Melting and Pouring of Metals/Alloys
The desired metal or alloy is melted in the furnace and subsequently poured into the sprue of the mould where it is directed to the cavities created by the patterns. During the solidification process, the risers provide the necessary molten metal to compensate for the shrinkage. Sand casting has a slow cooling rate as molten metal is surrounded by the insulating sand. Once the metal is solidified, the mould is split open to remove the casting part via vibrations, or other non-destructive sources. The casting industries are enhancing the automation level of the sand-casting process to control the quality and increase the production rate.
Cleaning and Finishing
Cleaning and polishing the solidified product are the last steps in the sand casting process. The runners, gating system, and any remains of the mould are all removed from the product during this cleaning process. The surface of the casting is then ground and polished to the required finish. Here, the rough component is shaped to its ideal form.
After a thorough cleaning, each component is checked for flaws and put through a series of tests to make sure it meets quality standards, ensuring it will function properly during service.
Sand Mould Materials
Different materials are used for making sand moulds. The most common materials are discussed below.
There are various types of sand casting depending on the type of sand and the binder used for holding that sand. Different types of sands and synthetic aggregates are used in different sand moulds. Silica sand (SiO2) is the most common and abundant material in nature and has good moulding features due to which it is frequently used in casting industries for making sand moulds. Some other sands used for sand moulds are olivine, chromite, and zircon. Chromite and zircon sands show high conductivity while their thermal expansion is low. The mechanical properties and soundness of casting are enhanced because of the high thermal conductivity of these sands.
Alumina, mullite, and bauxite are synthetic aggregates that can be used for sand casting special applications.
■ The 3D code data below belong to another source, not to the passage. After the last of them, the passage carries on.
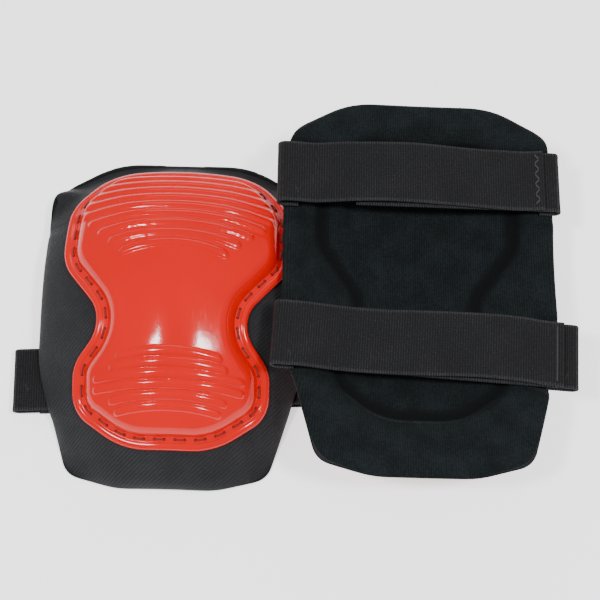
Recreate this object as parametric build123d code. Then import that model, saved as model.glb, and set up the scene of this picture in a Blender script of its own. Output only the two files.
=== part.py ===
from build123d import *
from math import cos, radians, sin, sqrt
import os

# A pair of strap-on knee pads, in millimetres, +Z up, lying on a flat surface.
# The left pad lies with its cap up, the right pad lies beside it with its cap down.
# Each pad is modelled cap up, with its rim in the plane z = 0 and +Y towards the thigh,
# and is then turned and moved to its place. "Out" is a distance outwards from the front
# face of the cover; the layers of the pad lie at negative values of it, the cap at positive.

# Pad outline in plan, right half: corner places and their radii
pad_half_width = 80.0
shoulder_y = 66.0
top_half_width = 46.0
pad_top = 89.0
hip_y = -54.0
heel_half_width = 62.0
heel_y = -111.0
bottom_half_width = 30.0
pad_bottom = -120.0
top_radius = 52.0
shoulder_radius = 36.0
hip_radius = 70.0
heel_radius = 16.0
bottom_radius = 60.0

# Layers of the padded shell
cover_thickness = 1.5
foam_thickness = 8.0
lining_thickness = 1.5
crown_y = 5.0

# Cap outline in plan, right half
cap_top = 76.0
cap_top_half_width = 44.0
cap_shoulder_y = 48.0
cap_half_width = 66.5
cap_lobe_low = 9.0
cap_waist_half_width = 37.5
cap_waist_y = -26.0
cap_heel_half_width = 56.5
cap_heel_high = -50.0
cap_heel_low = -76.0
cap_bottom_half_width = 26.0
cap_bottom = -97.0
cap_top_radius = 34.0
cap_shoulder_radius = 28.0
cap_waist_radius = 20.0
cap_heel_radius = 22.0
cap_bottom_radius = 46.0

# Cap section
cap_wall = 2.4
flange_width = 9.0
bead_width = 4.4
bead_height = 3.6
dome_height = 11.0

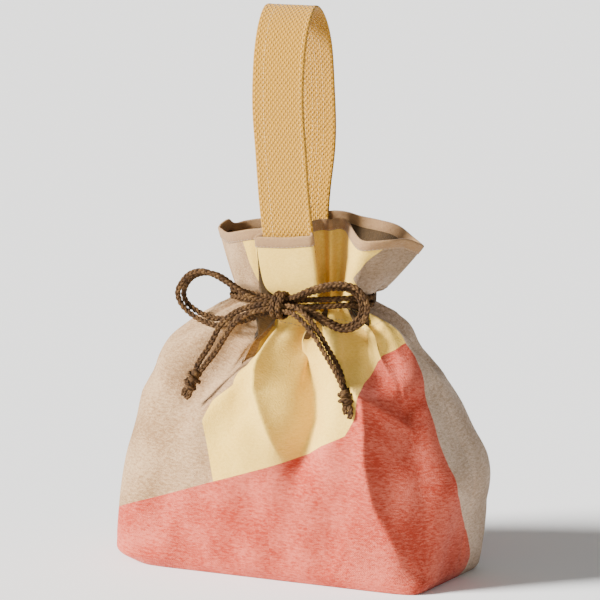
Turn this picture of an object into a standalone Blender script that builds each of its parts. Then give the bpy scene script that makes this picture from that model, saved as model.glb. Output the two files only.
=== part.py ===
"""Kinchaku drawstring pouch: gathered cloth body and lining, bound mouth, webbing handle,
and two doubled drawcords tied in a bow. Metres, +Z up, front towards -Y, origin under the base."""

import math

import bpy
import numpy as np

# ---------------------------------------------------------------- driving dimensions
BASE_WIDTH = 0.215          # across the front, corner to corner
BASE_DEPTH = 0.104
BELLY_WIDTH = 0.260         # widest place of the filled body
BELLY_DEPTH = 0.124
NECK_HEIGHT = 0.190         # level of the drawn cords
NECK_WIDTH = 0.102
NECK_DEPTH = 0.052
MOUTH_HEIGHT = 0.242        # top of the gathered frill
MOUTH_WIDTH = 0.152
MOUTH_DEPTH = 0.056

CLOTH_THICKNESS = 0.0012
LINING_THICKNESS = 0.0010
LAYER_GAP = 0.0006          # air between cloth and lining
BINDING_GAP = 0.0012        # air between the binding and the layers that it wraps
BINDING_HEIGHT = 0.007
BINDING_THICKNESS = 0.0009

GATHERS = 8                 # folds round the drawn neck and the frill
RING_POINTS = 56            # points round each level, a whole number for each gather

WEBBING_WIDTH = 0.038
WEBBING_THICKNESS = 0.0022

CORD_DIAMETER = 0.0037
CORD_STEP = 2.0 * CORD_DIAMETER
JOIN_GAP = 0.0020           # between a cord's flat end and the rounded knot that it meets

# levels of the cloth wall: height, half width, half depth, squareness, centre x, centre y,
# height of the gathers
LEVELS = [
    (0.0000, BASE_WIDTH / 2, BASE_DEPTH / 2, 9.0, 0.0000, 0.000, 0.0000),
    (0.0060, 0.1210, 0.0545, 6.6, 0.0000, 0.000, 0.0000),
    (0.0180, 0.1275, 0.0570, 5.2, 0.0000, 0.000, 0.0000),
    (0.0450, BELLY_WIDTH / 2, 0.0602, 4.0, 0.0000, 0.000, 0.0000),
    (0.0750, 0.1288, BELLY_DEPTH / 2, 3.4, -0.0010, -0.001, 0.0004),
    (0.1000, 0.1216, 0.0602, 3.0, -0.0028, -0.002, 0.0010),
    (0.1250, 0.1125, 0.0565, 2.7, -0.0050, -0.003, 0.0018),
    (0.1450, 0.1030, 0.0508, 2.5, -0.0058, -0.004, 0.0024),
    (0.1620, 0.0890, 0.0425, 2.3, -0.0048, -0.005, 0.0028),
    (0.1755, 0.0690, 0.0345, 2.1, -0.0010, -0.0065, 0.0030),
    (NECK_HEIGHT, NECK_WIDTH / 2, NECK_DEPTH / 2, 2.0, 0.0000, -0.008, 0.0030),
    (0.2050, 0.0570, 0.0265, 2.0, 0.0020, -0.009, 0.0036),
    (0.2220, 0.0660, 0.0272, 2.0, 0.0050, -0.011, 0.0046),
    (MOUTH_HEIGHT, MOUTH_WIDTH / 2, MOUTH_DEPTH / 2, 2.0, 0.0080, -0.012, 0.0058),
]

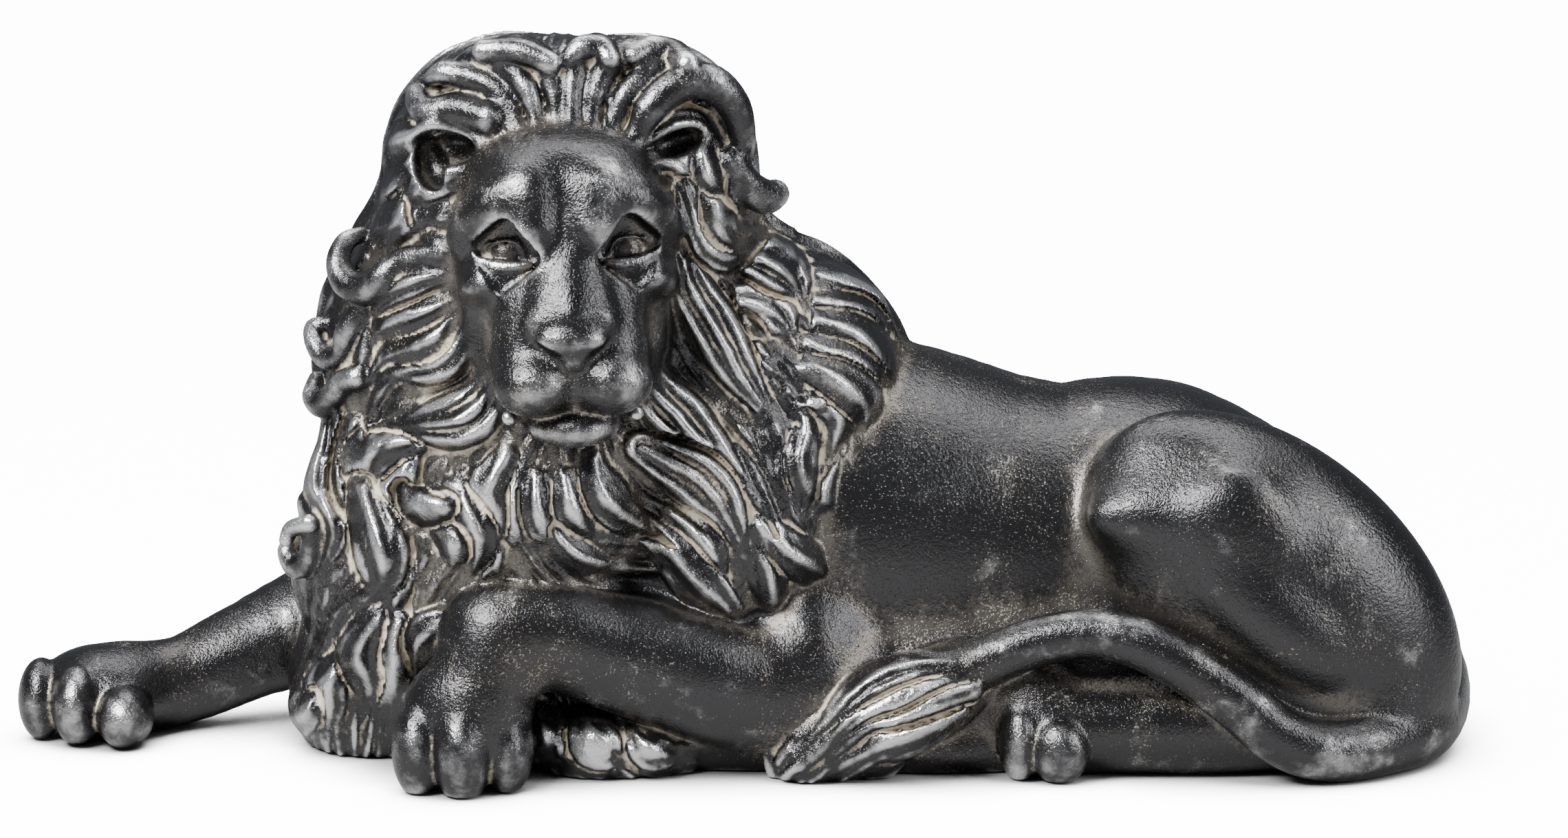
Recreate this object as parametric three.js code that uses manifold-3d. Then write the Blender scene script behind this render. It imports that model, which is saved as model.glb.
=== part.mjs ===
// A cast iron lion, lying down with its head turned to the viewer. It is one casting.
// The form is sculpted as a field: rounded masses melt together, locks of hair are carved on the mane
// as a relief, and the skin where the field is zero becomes the solid.
// Sizes are in millimetres. Pose and carving are shares: hundredths of the lion's length.
// +X runs from the stretched forepaw to the rump, the viewer stands at -Y, +Z is up.

import * as THREE from "three";
import { triTable } from "three/addons/objects/MarchingCubes.js";
import { mergeVertices } from "three/addons/utils/BufferGeometryUtils.js";
import Module from "manifold-3d";

const LENGTH = 680; // forepaw to rump
const SKIN_STEP = 3.1; // spacing of the field's samples
const SKIN_TRIANGLES = 9800; // the solid's skin is thinned to this many
const GROUND_SLICE = 4; // metal below the ground plane, which is cut away flat

const SHARE = LENGTH / 100;
const FIELD_LOW = [-3, -30, -1.2];
const FIELD_HIGH = [104, 19, 55];
const FAR = 4; // shares: the field's value away from every mass

// The relief is drawn as it is seen from the front, from a little above.
const DRAWN_FROM = { rise: 10, away: 350, aim: [52.7, -5, 22.6], up: 24.25 };
const RELIEF_LOW = [12, -3];
const RELIEF_HIGH = [70, 56];
const RELIEF_STEP = 0.25;
const RELIEF_REACH = 3; // how deep under and over the mane's skin the relief is felt
const FRONT_OF = 2; // the drawn relief is on this side of y, plain strands behind it
const FRONT_FADE = 4;
const TURNED_FROM = 0.35; // and plain strands where the skin faces the viewer less than this
const TURNED_FADE = 0.25;

const FACED_AWAY = 0.35; // what is left of the drawn relief on a skin turned away from the viewer

const LOCK_SWELL = 1.45; // lock half widths are drawn times this
const LOCK_RISE = 1.15; // a lock's height over its half width
const LOCK_SUNK = 0.35; // how much of a lower lock shows in the crease beside an upper one
const STRAND_DEPTH = 0.28;
const FAN_GAP = 1.45; // spacing of a fan's locks over their half width
const HAIR_BASE = 0.3; // height of the hair between the locks

// The plain strands spread from the crown and fall all round.
const STRANDS = { crown: [38.5, -2.5], count: 32, wave: 0.8, wavelength: 9, height: 0.9, crownRadius: 5 };

const HEAD = { at: [37.6, -11, 37.2], turn: [4, -1.2, 6] };

// Limbs are rows of x, y, z, radius. Eggs are a centre, three radii and a turn in degrees; with a power
// over 2 they are squarer.
const BODY = [
  { limb: [[46, 0, 15.5, 14.3], [58, 0, 14.5, 13.3], [66, 0, 13.2, 12.2], [72, 0, 12.6, 11.7],
    [77.5, 0, 12.8, 12], [84, 0, 9.4, 11.4], [88.5, 0.5, 5.5, 9.6]], narrow: 0.95, blend: 1.5 },
  { limb: [[34, -4, 4.5, 8], [48, -4, 4.5, 10], [64, -3, 4, 11], [80, -2, 4, 11.5]], blend: 1.5 }, // belly
  { egg: [[86, -9.2, 11.8], [15.2, 6.8, 9.6], [0, 42, 0]], blend: 0.8 }, // near haunch
  { egg: [[85.5, 7.6, 9.3], [14.6, 6.8, 9], [0, 42, 0]], blend: 0.8 }, // far haunch
  { egg: [[77.5, -12.9, 17.6], [4, 1.5, 1.5]], blend: 3 },
  { egg: [[83.2, -14.3, 16.8], [2.6, 1.4, 3.6]], blend: 3 },
  { egg: [[86, -15, 10.5], [4.5, 1.6, 2], [0, 38, 0]], blend: 2 },
  { egg: [[54, -9.8, 7], [5, 6, 6.5]], blend: 2 }, // elbow
  { limb: [[54, -11.3, 5, 4.6], [47, -13.3, 6.9, 4.5], [41, -14.6, 8.8, 4], [36.8, -15.6, 10.2, 3.8],
    [33.6, -15.9, 10, 3.8]], blend: 1.2 },
  { limb: [[33.6, -15.9, 10, 3.8], [32.6, -17, 7, 3.5], [31.8, -17.2, 4.4, 3.7]], blend: 1.2 },
  { limb: [[40, 8, 14, 8], [30, 7.4, 9.8, 5.8], [22, 5.4, 7.4, 4.5], [15, 2.8, 5, 3.5], [10.5, 0.8, 3.3, 3.1],
    [7, -0.8, 3, 3.2]], blend: 1.5 }, // stretched foreleg
  { egg: [[5, -1.8, 3], [4.8, 4.4, 3.3]], blend: 1 },
  { limb: [[93, -10.5, 4.3, 4.2], [84, -12.2, 3.2, 3.5], [75, -12.7, 3.2, 3.3],
    [70.5, -13, 3.2, 3.2]], blend: 0.8 },
  { egg: [[69.5, -12.4, 4.6], [4, 3, 3.4], [0, 20, 0]], blend: 0.8 }, // hind foot
  { limb: [[95.5, 6, 7.5, 3.4], [97.6, -1, 3.8, 3], [96.4, -9, 2.5, 2.6], [93, -13.6, 2.2, 2.3],
    [89.2, -15.8, 2.1, 2.1], [86, -16.3, 3.2, 2], [82.8, -16.3, 5.8, 1.9], [78.5, -15.9, 8.6, 1.8],
    [74.2, -15.4, 10, 1.7], [69.9, -15, 9.5, 1.7], [65.6, -14.8, 7.8, 1.8], [62, -14.8, 6.1, 2.2]],
    blend: 0.5 }, // tail
  { egg: [[31.3, -17, 5.2], [4.2, 3.4, 3.8]], blend: 1 }, // near paw
  { egg: [[63, -10.8, 1.5], [7, 3.6, 2.4]], blend: 1 },
];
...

These synthetic aggregates are spherical and are not only hard but have good wear resistance which makes them ideal for mould making. Since these materials are more expensive than natural sand, it is necessary to recycle moulds to make the sand-casting process more economical.
Several types of binding systems including green sand, chemically bonded sand, and an inorganic binder system are used for binding the sand to get the desired moulding features. Green sand is the simplest binding system which consists of water, bentonite, and sand. It can be mixed with other additives too if required. The advantages of using green sand in mould making include ease of recycling and cost-effectiveness. In chemically bonded sand, synthetic binders are used. This system is considered more suitable compared to others for casting complex shapes with thin walls. With the ease of moulding, the chemically bonded sand moulds provide a good surface finish which means that less ramming and cleanliness are required after removing products from the mould. The inorganic binders, such as bentonite, tend to reduce the chemical release in the atmosphere and gas formation during the casting process. However, these are hydrophilic in nature with low binding strength that requires extra care during the casting process.
Sand Casting Materials
Ferrous and nonferrous alloys are two categories of metals used in sand casting. The base material for ferrous alloys is iron (ferrous), whereas the base material for nonferrous alloys is a different metal. Ferrous alloys commonly cast by this method include white cast iron, gray cast iron, ductile iron, martensitic stainless steel, austenitic stainless steel, duplex stainless steel, low alloy steel, and low carbon steel. Nonferrous alloys with a copper or aluminum base are frequently utilized in sand casting. Alloys of aluminum that exhibit hot shortness and highly reactive magnesium can also be moulded using this technique. Other materials and alloys which could also be made in sand casting include lead, zinc, tin, refractory alloys, titanium alloys, beryllium alloys, and zirconia alloys.
Types of Sand Casting
Sand casting can be categorized into several types, some of which are discussed below.
Hard Sand (No Bake) Casting
Hard sand casting is the major sand-casting technique that involves the casting of metals and alloys using hard moulds. The refractory sand is hard bonded by resins to lock the sand grains around the pattern. The molten metal is poured into the hardened sand moulds to obtain smooth, consistent, accurate, and low defective castings.
Green Sand Casting
Green sand casting is a type of sand casting in which the sand is bonded with bentonite. Here, the word “green” refers to the fact that the products are uncured, which means the sand has not been baked. It is among the most popular and economical types of sand casting. The disadvantage of green sand casting is its lower strength and higher moisture content.
Shell Sand Casting
In case of shell sand casting, the skin of the mould cavities is dried by using gas torches or heaters. The moisture content is removed from the cavities to a depth of 25 mm. This method is cost-efficient as it requires less tooling and consumes less time. Like investment casting shell sand casting is very accurate and little machining is required. Surface finish is improved in comparison to hard sand (No-bake) casting. The biggest constraint is regarding geometry (suitable for smaller components) and design limitations.
Some of the important design considerations for sand casting are given below.
- To avoid shrinkage and prevent stress concentration, each intersecting point must be filleted.
- The gating system must be designed appropriately for the proper transfer of molten metal into the mould cavities.
- The parting line should be horizontally flat and positioned as low as possible.
- Machining allowance should be kept in mind while casting that is normally in the range of 1.5 mm to 6 mm.
- The draft angle is normally taken between 3° to 5°.
- The minimum section thickness is typically 5 mm (about 0.2 in) for light nonferrous alloys and 6 mm for ferrous alloy.
- The cast object’s weight may range from 0.5 to 20,000 kg (about 44092.4 lb) with a minimum run weight of 300 kg (about 661.39 lb).
Sand casting is the oldest metal casting process in human history. It is a versatile and cost-effective process that can produce a variety of products of varied sizes, shapes, and intricacies. Sand moulds are reasonably inexpensive and highly refractory even for steel foundry use. Sand casting is the best method for producing castings in low and medium volumes as well as casting welded parts.